• [Problem]
Starting at the line that contains "return rings[0]" and stopping at the line that contains "shown = obj.evaluated_get(depsgraph)", repeat every line exactly, the two end lines included, and nothing else.

── Given data ──

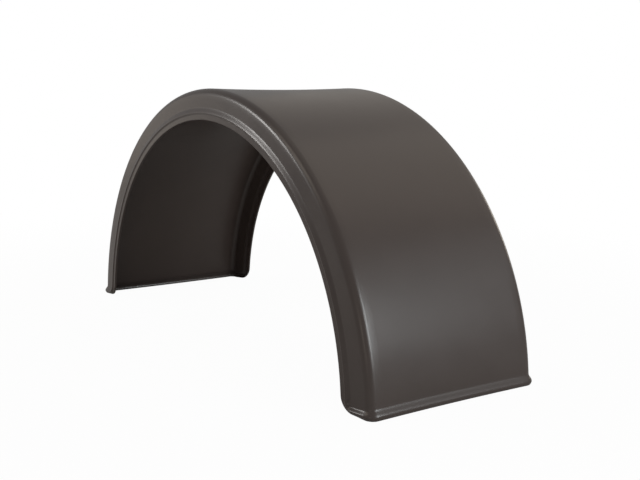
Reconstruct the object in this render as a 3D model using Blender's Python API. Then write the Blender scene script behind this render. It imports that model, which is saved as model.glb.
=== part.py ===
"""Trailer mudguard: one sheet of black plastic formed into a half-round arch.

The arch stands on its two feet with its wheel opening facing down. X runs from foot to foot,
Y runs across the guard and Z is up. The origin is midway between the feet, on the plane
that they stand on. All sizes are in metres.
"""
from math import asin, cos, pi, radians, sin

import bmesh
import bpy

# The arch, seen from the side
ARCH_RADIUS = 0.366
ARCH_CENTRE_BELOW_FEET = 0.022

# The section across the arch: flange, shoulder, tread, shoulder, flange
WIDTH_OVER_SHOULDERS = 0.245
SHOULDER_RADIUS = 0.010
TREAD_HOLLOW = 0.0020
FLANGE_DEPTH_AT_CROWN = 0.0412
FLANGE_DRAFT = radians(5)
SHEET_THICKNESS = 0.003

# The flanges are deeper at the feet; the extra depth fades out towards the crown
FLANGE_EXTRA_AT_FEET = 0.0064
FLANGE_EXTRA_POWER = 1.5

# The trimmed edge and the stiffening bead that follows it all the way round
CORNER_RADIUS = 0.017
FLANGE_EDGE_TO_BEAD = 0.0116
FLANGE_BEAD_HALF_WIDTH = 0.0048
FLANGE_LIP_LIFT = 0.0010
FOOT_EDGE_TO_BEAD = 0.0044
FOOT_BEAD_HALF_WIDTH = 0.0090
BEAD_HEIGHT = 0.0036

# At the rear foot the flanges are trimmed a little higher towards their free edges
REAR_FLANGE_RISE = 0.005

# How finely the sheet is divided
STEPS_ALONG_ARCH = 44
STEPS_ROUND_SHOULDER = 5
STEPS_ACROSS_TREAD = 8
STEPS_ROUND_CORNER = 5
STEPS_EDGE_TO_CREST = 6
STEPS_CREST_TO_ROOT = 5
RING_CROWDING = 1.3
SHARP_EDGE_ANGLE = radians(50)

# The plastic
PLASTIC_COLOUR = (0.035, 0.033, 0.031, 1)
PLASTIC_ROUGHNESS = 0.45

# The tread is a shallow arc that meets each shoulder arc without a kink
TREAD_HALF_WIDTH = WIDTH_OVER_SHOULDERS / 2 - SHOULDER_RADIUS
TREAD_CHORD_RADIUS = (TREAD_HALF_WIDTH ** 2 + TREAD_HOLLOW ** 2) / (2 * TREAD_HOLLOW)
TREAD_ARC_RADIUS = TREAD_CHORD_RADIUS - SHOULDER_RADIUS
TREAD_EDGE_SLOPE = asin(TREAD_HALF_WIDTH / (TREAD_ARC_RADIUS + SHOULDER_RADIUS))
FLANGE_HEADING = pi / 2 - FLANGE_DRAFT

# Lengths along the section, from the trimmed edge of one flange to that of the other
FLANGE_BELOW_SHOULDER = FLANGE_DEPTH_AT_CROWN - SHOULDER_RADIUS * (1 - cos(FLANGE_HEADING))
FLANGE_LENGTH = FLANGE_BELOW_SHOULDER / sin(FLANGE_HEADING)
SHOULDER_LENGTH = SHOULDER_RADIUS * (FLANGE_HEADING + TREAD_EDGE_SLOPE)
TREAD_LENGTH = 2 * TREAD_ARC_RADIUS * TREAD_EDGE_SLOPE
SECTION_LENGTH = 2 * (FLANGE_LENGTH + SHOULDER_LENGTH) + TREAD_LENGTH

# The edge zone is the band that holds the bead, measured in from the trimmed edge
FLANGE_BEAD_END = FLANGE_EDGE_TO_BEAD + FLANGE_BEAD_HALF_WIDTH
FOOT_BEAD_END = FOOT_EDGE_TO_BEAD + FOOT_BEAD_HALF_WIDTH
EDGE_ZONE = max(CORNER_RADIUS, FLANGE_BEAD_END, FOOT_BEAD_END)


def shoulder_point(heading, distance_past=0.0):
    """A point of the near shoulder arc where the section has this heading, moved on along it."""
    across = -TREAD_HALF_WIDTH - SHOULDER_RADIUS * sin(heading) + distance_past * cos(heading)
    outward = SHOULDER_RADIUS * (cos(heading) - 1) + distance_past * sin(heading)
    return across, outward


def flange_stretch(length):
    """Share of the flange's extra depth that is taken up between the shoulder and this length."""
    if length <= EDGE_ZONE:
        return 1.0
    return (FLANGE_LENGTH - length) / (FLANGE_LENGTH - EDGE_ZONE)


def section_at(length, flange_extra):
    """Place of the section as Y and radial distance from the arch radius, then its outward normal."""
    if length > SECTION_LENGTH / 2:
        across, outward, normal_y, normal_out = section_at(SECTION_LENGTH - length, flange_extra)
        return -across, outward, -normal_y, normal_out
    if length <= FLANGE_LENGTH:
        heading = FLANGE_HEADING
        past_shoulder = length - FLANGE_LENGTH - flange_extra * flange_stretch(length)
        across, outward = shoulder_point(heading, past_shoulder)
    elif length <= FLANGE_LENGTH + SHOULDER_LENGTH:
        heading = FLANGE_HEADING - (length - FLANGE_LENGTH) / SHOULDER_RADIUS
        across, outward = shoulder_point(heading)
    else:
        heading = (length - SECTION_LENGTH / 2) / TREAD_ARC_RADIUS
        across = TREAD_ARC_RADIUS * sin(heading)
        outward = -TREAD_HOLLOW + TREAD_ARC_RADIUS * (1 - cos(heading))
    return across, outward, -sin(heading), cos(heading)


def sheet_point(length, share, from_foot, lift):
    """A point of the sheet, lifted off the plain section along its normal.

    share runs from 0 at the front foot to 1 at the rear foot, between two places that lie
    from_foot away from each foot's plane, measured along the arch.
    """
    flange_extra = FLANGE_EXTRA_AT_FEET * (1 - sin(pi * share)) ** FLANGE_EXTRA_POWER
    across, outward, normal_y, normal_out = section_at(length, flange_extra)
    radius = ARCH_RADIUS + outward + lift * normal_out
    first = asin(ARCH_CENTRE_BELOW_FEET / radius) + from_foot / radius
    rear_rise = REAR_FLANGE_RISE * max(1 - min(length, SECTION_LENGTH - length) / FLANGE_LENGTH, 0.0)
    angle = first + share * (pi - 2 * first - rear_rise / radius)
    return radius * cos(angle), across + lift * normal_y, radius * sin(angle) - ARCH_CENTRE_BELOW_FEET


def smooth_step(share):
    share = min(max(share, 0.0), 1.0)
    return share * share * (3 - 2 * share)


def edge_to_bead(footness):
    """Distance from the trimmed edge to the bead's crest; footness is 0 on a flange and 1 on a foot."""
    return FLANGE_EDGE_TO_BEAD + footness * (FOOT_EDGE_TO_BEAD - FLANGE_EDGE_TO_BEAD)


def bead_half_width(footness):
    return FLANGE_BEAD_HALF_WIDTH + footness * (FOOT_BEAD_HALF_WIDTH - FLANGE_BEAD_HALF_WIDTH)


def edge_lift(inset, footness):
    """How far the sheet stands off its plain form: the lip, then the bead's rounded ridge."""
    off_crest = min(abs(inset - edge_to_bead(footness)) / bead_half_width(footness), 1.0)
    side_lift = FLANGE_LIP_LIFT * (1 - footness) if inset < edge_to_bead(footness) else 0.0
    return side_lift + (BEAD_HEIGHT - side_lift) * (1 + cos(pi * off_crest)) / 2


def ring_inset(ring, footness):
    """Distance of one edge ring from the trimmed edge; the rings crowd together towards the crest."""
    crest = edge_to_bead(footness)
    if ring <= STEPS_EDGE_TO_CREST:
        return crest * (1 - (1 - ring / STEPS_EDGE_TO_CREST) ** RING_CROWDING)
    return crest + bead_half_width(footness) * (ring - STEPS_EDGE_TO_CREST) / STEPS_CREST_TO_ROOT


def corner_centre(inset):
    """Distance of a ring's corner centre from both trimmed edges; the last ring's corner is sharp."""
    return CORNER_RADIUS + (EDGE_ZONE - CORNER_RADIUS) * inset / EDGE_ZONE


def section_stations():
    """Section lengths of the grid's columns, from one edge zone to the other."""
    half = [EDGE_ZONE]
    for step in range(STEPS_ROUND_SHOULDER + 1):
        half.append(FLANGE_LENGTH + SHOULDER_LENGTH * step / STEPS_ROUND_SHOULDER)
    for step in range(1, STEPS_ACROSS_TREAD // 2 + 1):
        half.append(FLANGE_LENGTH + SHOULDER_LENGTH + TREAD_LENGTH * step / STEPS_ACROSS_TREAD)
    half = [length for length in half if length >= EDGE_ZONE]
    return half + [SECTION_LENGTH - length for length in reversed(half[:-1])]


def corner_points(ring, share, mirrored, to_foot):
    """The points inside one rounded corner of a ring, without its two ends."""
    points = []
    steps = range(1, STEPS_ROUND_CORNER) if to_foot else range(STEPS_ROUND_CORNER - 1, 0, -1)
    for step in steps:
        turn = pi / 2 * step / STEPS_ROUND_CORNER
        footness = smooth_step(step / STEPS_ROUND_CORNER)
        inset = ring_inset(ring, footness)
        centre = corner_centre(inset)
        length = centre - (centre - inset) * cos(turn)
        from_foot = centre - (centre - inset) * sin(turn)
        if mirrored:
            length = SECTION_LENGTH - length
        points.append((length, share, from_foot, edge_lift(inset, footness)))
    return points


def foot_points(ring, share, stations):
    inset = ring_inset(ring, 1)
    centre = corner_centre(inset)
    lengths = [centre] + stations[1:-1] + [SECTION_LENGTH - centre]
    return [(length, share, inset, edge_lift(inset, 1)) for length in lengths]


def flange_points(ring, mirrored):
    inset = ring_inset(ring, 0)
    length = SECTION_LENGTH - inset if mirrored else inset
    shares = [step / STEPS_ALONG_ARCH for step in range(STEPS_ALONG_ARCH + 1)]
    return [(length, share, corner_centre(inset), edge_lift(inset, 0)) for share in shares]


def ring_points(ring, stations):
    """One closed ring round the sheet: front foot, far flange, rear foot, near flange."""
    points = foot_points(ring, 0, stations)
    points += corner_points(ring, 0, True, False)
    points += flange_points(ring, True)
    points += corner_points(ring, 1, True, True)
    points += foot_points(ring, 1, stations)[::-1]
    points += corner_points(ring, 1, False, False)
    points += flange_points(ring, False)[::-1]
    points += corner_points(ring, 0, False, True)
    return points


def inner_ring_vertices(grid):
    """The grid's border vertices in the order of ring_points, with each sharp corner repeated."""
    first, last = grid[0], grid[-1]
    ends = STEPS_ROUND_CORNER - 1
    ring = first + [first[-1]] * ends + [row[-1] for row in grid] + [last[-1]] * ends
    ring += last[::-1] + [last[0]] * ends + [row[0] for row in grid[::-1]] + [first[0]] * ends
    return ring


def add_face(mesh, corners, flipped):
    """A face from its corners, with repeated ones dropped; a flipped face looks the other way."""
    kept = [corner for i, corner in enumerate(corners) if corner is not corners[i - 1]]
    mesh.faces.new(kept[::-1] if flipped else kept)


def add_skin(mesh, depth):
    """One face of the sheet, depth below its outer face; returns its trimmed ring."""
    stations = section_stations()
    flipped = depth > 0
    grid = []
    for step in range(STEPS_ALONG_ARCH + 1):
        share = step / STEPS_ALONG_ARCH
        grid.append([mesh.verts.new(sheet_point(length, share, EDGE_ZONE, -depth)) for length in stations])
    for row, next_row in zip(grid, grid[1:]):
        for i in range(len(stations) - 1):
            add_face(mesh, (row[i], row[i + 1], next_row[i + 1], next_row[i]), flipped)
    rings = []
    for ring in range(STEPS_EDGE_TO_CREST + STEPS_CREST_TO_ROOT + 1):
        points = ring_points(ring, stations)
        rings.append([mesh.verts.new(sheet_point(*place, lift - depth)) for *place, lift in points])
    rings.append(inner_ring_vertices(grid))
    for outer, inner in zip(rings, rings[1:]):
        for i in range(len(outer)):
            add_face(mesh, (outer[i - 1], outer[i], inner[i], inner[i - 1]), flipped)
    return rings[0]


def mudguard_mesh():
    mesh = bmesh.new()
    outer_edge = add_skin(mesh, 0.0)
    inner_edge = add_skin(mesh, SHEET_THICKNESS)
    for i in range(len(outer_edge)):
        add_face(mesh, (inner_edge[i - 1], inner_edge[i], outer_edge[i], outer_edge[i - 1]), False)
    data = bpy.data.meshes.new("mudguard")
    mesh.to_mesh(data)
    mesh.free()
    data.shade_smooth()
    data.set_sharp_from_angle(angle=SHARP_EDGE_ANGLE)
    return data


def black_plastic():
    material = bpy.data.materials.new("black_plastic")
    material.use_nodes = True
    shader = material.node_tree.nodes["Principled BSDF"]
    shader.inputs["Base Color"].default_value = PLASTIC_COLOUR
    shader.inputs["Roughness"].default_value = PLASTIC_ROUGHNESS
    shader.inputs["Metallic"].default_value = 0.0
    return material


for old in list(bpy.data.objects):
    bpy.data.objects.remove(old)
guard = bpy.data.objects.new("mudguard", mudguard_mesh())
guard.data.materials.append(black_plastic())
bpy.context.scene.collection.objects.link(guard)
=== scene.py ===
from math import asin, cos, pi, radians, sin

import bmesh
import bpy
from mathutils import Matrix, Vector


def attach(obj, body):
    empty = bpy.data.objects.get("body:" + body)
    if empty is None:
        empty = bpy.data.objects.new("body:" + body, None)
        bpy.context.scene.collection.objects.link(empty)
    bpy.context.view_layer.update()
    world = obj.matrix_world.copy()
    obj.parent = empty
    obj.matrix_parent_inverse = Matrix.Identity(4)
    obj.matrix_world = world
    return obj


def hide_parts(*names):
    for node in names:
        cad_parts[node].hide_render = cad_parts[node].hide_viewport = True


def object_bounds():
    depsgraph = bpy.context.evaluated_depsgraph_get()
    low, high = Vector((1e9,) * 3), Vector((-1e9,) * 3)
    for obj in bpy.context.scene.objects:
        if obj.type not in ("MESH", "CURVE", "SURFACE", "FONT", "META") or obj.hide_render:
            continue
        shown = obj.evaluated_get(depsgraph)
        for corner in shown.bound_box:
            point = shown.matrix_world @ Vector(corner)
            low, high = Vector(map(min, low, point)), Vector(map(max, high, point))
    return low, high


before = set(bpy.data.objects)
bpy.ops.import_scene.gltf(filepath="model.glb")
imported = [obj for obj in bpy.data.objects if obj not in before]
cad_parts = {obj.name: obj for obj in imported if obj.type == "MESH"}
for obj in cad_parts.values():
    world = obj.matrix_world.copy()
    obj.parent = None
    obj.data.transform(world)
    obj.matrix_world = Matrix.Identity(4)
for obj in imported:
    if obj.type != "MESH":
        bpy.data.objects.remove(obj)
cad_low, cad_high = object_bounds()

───

• [Solution to the exercise]
    return rings[0]


def mudguard_mesh():
    mesh = bmesh.new()
    outer_edge = add_skin(mesh, 0.0)
    inner_edge = add_skin(mesh, SHEET_THICKNESS)
    for i in range(len(outer_edge)):
        add_face(mesh, (inner_edge[i - 1], inner_edge[i], outer_edge[i], outer_edge[i - 1]), False)
    data = bpy.data.meshes.new("mudguard")
    mesh.to_mesh(data)
    mesh.free()
    data.shade_smooth()
    data.set_sharp_from_angle(angle=SHARP_EDGE_ANGLE)
    return data


def black_plastic():
    material = bpy.data.materials.new("black_plastic")
    material.use_nodes = True
    shader = material.node_tree.nodes["Principled BSDF"]
    shader.inputs["Base Color"].default_value = PLASTIC_COLOUR
    shader.inputs["Roughness"].default_value = PLASTIC_ROUGHNESS
    shader.inputs["Metallic"].default_value = 0.0
    return material


for old in list(bpy.data.objects):
    bpy.data.objects.remove(old)
guard = bpy.data.objects.new("mudguard", mudguard_mesh())
guard.data.materials.append(black_plastic())
bpy.context.scene.collection.objects.link(guard)
=== scene.py ===
from math import asin, cos, pi, radians, sin

import bmesh
import bpy
from mathutils import Matrix, Vector


def attach(obj, body):
    empty = bpy.data.objects.get("body:" + body)
    if empty is None:
        empty = bpy.data.objects.new("body:" + body, None)
        bpy.context.scene.collection.objects.link(empty)
    bpy.context.view_layer.update()
    world = obj.matrix_world.copy()
    obj.parent = empty
    obj.matrix_parent_inverse = Matrix.Identity(4)
    obj.matrix_world = world
    return obj


def hide_parts(*names):
    for node in names:
        cad_parts[node].hide_render = cad_parts[node].hide_viewport = True


def object_bounds():
    depsgraph = bpy.context.evaluated_depsgraph_get()
    low, high = Vector((1e9,) * 3), Vector((-1e9,) * 3)
    for obj in bpy.context.scene.objects:
        if obj.type not in ("MESH", "CURVE", "SURFACE", "FONT", "META") or obj.hide_render:
            continue
        shown = obj.evaluated_get(depsgraph)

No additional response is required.